With the service open to all 1.3 million residents of Hawaii, the platform provides HMSA with net new business from non-members, as well as providing a “sound business model to deliver healthcare to the uninsured,” said Roy Schoenberg, MD, CEO of American Well.
“The uninsured can go to the public health site and be in front of a healthcare environment,” he said. “This is a nonsubsidized solution.”
Lynne Dunbrack, program director for Health Industry Insights, an IDC company, said American Well’s platform has the potential to increase access to healthcare services, if only for those with access to technology.
The challenge will be access to technology for certain populations, she said, citing the inverse corollary between lower income and education and access to technology and the direct corollary between lower income and poorer health risks and status.
That said, the platform offers an attractive means of reaching out to the “invincibles,” the working 18- to 34-year-old segment of the uninsured population who don’t want to buy insurance but are willing to buy service on an episodic level, Dunbrack said.

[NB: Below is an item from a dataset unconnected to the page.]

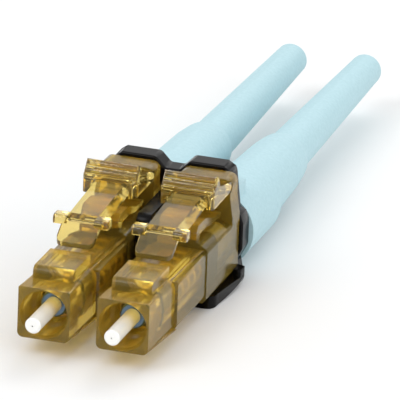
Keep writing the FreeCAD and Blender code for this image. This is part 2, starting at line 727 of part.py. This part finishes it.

Michael Stollar, vice president of HMSA, said the response rate to online care services both nationally and locally is “quite high.” HMSA saw value in the platform’s ability to offer choice, convenience and accessibility valuable to both members and non-members, he said.
“Working professionals expressed great interest in using this tool,” he said. “The young invincibles view this program as a means to obtain healthcare services.”
Hawaii is unique in that it has a robust public benefit for children and adults and has had an employer-based health insurance mandate, the Hawaii Prepaid Health Care Act, since 1974. At 9.5 percent, Hawaii has one of the lowest uninsured rates in the United States, according to a recent CDC study.
A staff member of the state’s Legislature pointed out that Hawaii has an established telehealth infrastructure for the rural population and doubted that residents would use online healthcare services because the mandate requires employers to offer healthcare coverage and pay most of the premiums for employees who work more than 20 hours per week.
That said, struggling smaller businesses and the rising cost of physician air travel from island to island may make online healthcare services “the next phase in a more consumer-driven” healthcare delivery system, the staff person said.